What the exercise asks - Below are several entries. Transcribe exactly those lines that fall from the one with "# Rotor body: shaft, pinion, lobed" through the one with "obj.matrix_parent_inverse = Matrix.Identity(4)", end lines included.
** begin Records shown **
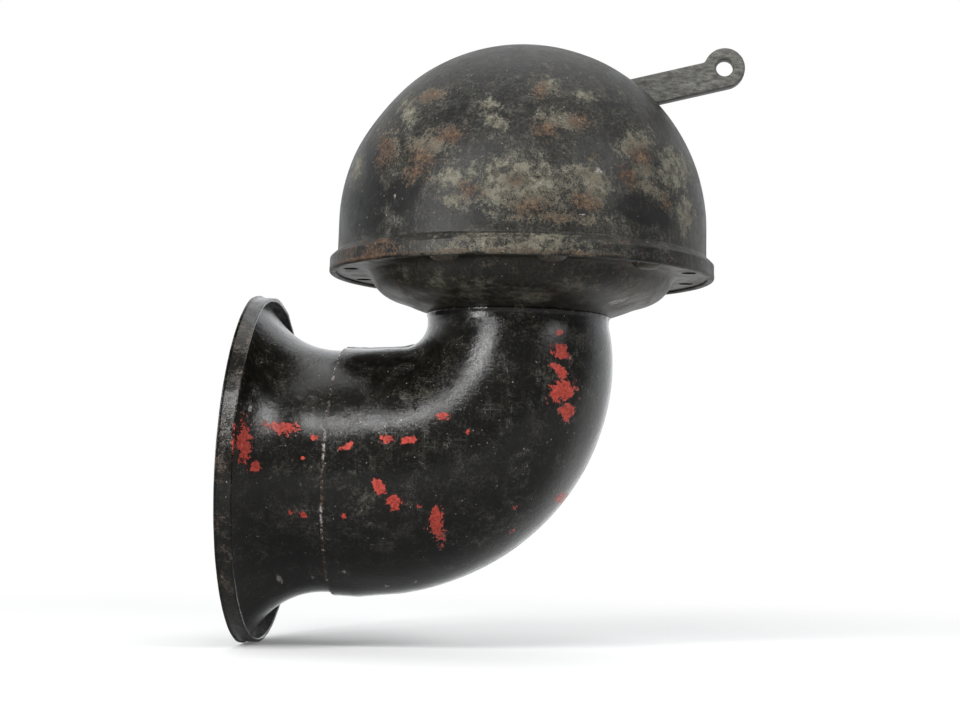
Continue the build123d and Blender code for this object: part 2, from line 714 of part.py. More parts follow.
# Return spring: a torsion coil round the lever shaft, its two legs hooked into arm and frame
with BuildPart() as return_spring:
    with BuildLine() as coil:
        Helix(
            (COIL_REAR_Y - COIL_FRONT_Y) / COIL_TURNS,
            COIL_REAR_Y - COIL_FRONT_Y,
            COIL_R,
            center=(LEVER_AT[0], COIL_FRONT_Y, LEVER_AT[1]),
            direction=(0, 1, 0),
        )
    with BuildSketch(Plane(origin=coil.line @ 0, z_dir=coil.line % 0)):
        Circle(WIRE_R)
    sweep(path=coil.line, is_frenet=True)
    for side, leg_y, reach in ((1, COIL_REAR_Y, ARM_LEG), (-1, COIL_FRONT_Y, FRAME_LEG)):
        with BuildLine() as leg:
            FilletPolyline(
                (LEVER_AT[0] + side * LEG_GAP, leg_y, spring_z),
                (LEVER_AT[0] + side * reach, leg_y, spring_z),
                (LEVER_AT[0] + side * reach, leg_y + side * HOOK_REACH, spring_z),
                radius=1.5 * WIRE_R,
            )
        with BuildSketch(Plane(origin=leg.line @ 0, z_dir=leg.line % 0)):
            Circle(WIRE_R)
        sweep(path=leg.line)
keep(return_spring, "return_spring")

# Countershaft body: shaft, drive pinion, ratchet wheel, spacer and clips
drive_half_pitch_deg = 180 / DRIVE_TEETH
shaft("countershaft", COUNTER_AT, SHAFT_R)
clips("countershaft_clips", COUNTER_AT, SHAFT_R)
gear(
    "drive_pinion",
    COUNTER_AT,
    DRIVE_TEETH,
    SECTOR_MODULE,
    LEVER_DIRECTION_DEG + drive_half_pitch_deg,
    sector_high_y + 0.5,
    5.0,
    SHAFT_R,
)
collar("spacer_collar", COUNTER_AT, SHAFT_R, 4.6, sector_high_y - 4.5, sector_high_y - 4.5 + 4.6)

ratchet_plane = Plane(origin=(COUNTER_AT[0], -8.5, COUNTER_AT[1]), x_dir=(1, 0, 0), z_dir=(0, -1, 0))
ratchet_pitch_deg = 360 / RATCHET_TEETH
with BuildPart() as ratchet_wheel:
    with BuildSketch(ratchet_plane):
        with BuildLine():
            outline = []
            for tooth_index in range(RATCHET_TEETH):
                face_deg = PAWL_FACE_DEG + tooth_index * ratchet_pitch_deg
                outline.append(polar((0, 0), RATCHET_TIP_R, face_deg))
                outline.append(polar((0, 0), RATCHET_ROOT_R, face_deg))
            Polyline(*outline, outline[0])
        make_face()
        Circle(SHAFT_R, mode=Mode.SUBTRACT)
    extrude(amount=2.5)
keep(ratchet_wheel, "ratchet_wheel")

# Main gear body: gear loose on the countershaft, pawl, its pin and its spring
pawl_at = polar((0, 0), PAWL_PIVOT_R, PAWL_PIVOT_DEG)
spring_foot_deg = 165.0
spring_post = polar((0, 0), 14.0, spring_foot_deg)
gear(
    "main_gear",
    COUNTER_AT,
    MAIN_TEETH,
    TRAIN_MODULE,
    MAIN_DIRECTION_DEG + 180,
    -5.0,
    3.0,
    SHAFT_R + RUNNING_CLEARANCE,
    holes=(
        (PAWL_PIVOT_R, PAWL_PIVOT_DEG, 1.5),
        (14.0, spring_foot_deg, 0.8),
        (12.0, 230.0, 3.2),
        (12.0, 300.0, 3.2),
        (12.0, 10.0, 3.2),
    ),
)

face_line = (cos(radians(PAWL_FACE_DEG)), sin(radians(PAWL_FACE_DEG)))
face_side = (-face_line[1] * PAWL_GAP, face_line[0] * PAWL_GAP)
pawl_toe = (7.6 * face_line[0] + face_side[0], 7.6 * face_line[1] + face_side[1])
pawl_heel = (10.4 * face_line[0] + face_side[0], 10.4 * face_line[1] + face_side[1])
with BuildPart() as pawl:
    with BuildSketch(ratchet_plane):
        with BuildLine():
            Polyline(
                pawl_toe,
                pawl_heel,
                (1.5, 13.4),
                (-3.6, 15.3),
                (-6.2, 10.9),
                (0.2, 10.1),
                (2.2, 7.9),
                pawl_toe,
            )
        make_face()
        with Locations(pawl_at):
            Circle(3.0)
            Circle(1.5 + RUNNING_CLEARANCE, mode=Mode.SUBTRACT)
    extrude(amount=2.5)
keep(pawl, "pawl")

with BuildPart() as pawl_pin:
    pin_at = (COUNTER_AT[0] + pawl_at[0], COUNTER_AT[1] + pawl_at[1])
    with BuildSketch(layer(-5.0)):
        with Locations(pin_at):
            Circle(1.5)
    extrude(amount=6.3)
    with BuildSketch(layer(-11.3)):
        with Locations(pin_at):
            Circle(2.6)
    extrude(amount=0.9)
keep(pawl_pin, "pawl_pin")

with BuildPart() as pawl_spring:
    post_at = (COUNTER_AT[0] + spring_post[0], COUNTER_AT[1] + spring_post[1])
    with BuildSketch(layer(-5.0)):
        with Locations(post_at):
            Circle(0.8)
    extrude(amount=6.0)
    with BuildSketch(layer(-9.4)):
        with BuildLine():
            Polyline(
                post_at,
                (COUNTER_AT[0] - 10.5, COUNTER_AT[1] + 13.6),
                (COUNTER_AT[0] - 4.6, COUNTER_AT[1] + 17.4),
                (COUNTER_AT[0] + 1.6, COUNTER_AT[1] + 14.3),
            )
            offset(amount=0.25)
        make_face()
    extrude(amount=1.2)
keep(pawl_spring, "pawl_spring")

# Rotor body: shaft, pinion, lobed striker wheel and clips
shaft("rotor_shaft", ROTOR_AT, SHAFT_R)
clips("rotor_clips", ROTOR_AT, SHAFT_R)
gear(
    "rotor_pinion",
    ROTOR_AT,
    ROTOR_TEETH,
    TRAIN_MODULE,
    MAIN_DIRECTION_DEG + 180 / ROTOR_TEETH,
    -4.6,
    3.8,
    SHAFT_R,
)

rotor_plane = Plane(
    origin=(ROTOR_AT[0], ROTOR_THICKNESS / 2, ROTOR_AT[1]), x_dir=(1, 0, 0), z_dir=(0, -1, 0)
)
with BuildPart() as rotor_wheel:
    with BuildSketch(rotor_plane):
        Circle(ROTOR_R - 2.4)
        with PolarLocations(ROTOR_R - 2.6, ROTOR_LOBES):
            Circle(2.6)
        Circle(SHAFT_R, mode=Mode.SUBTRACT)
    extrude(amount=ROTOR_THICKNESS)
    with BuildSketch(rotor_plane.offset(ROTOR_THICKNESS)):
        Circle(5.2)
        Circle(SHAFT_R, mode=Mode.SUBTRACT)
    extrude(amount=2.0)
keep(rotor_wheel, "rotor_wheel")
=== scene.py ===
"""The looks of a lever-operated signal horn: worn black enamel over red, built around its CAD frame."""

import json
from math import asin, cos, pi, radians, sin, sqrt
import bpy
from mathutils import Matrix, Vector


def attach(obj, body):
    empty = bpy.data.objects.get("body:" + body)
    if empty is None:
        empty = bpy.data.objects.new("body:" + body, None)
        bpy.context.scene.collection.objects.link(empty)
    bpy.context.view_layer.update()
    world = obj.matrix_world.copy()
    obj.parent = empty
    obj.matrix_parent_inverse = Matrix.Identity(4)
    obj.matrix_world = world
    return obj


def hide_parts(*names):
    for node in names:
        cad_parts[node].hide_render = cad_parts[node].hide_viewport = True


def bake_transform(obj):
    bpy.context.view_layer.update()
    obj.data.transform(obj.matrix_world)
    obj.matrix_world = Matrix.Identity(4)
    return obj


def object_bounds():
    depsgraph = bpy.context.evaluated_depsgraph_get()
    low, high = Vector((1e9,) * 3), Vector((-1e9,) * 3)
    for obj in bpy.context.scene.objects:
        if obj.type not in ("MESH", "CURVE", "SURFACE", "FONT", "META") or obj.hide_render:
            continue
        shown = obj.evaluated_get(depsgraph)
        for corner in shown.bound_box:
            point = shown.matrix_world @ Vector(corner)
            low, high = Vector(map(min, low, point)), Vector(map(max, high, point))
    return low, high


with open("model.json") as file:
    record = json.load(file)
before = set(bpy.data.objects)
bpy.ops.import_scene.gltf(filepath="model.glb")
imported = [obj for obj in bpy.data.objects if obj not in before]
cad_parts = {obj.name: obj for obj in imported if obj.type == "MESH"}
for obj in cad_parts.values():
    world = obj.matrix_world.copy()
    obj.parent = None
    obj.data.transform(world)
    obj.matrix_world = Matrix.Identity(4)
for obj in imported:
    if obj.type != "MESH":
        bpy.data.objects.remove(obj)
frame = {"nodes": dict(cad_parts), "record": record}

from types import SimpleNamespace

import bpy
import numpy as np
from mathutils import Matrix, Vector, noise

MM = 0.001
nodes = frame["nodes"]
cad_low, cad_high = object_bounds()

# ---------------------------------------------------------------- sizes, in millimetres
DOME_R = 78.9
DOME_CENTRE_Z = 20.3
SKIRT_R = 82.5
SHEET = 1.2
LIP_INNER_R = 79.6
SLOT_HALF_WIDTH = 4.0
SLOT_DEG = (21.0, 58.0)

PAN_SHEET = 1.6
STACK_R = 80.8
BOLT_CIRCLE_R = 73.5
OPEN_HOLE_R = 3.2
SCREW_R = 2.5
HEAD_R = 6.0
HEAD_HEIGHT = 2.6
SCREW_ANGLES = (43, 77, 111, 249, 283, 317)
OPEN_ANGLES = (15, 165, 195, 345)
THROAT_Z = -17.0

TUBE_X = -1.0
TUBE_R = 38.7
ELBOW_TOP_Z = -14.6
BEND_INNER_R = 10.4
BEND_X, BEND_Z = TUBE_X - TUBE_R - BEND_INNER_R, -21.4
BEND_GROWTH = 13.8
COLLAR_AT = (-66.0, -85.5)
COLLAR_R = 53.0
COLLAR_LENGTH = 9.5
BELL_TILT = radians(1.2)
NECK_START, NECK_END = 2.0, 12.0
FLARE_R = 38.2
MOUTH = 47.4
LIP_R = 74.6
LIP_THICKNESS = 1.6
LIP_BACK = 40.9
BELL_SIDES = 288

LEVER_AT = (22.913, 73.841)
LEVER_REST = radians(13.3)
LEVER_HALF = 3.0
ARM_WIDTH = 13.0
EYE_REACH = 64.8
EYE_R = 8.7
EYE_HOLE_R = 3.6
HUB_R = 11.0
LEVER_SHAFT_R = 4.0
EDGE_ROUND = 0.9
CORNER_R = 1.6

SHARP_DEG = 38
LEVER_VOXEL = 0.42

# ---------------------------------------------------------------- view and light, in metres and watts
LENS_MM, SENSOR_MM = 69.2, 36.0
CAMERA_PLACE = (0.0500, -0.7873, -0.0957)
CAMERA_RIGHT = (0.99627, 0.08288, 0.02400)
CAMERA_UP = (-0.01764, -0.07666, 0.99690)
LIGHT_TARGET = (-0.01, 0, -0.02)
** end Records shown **
** begin Records shown **
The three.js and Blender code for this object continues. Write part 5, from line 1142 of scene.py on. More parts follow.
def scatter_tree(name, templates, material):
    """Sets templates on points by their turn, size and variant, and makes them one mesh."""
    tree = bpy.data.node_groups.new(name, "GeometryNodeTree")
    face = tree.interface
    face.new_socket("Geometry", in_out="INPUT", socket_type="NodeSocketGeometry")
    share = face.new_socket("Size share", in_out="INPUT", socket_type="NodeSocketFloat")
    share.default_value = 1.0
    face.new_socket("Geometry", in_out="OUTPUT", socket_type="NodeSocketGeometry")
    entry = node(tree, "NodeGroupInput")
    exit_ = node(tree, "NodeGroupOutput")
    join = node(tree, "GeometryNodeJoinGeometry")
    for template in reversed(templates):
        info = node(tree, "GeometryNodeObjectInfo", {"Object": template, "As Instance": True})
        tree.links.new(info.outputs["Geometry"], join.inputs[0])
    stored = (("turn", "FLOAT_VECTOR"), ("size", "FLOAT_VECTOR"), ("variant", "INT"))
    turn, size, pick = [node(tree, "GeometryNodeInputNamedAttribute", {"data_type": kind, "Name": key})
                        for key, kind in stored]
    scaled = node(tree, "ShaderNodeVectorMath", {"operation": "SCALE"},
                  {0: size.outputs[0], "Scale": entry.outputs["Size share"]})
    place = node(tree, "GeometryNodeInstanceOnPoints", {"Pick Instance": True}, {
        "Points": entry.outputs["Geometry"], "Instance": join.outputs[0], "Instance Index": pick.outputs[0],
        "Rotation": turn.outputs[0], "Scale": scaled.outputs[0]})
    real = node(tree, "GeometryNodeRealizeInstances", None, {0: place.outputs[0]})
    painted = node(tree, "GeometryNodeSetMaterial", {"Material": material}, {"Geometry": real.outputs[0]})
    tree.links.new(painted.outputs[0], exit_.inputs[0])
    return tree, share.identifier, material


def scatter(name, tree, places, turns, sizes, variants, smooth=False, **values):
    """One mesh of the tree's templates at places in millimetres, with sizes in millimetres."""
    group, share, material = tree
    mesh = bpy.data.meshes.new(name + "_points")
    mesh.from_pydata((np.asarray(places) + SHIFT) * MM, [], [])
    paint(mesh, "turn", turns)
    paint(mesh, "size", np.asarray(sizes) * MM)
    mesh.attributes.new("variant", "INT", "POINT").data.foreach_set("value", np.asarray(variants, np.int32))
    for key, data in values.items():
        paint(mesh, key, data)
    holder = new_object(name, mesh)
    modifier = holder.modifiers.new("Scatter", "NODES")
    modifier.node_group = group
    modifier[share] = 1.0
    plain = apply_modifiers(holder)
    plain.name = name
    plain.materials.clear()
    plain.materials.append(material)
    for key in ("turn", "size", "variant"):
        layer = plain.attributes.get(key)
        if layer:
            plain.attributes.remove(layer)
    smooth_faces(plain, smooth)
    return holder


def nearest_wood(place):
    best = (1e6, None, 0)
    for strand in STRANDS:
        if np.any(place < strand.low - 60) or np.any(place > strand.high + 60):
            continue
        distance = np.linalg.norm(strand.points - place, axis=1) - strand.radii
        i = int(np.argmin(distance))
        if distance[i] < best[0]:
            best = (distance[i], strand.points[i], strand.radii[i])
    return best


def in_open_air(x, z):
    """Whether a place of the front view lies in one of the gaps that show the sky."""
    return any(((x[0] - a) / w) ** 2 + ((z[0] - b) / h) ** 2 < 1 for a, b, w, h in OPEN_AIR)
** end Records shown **
The output -
# Rotor body: shaft, pinion, lobed striker wheel and clips
shaft("rotor_shaft", ROTOR_AT, SHAFT_R)
clips("rotor_clips", ROTOR_AT, SHAFT_R)
gear(
    "rotor_pinion",
    ROTOR_AT,
    ROTOR_TEETH,
    TRAIN_MODULE,
    MAIN_DIRECTION_DEG + 180 / ROTOR_TEETH,
    -4.6,
    3.8,
    SHAFT_R,
)

rotor_plane = Plane(
    origin=(ROTOR_AT[0], ROTOR_THICKNESS / 2, ROTOR_AT[1]), x_dir=(1, 0, 0), z_dir=(0, -1, 0)
)
with BuildPart() as rotor_wheel:
    with BuildSketch(rotor_plane):
        Circle(ROTOR_R - 2.4)
        with PolarLocations(ROTOR_R - 2.6, ROTOR_LOBES):
            Circle(2.6)
        Circle(SHAFT_R, mode=Mode.SUBTRACT)
    extrude(amount=ROTOR_THICKNESS)
    with BuildSketch(rotor_plane.offset(ROTOR_THICKNESS)):
        Circle(5.2)
        Circle(SHAFT_R, mode=Mode.SUBTRACT)
    extrude(amount=2.0)
keep(rotor_wheel, "rotor_wheel")
=== scene.py ===
"""The looks of a lever-operated signal horn: worn black enamel over red, built around its CAD frame."""

import json
from math import asin, cos, pi, radians, sin, sqrt
import bpy
from mathutils import Matrix, Vector


def attach(obj, body):
    empty = bpy.data.objects.get("body:" + body)
    if empty is None:
        empty = bpy.data.objects.new("body:" + body, None)
        bpy.context.scene.collection.objects.link(empty)
    bpy.context.view_layer.update()
    world = obj.matrix_world.copy()
    obj.parent = empty
    obj.matrix_parent_inverse = Matrix.Identity(4)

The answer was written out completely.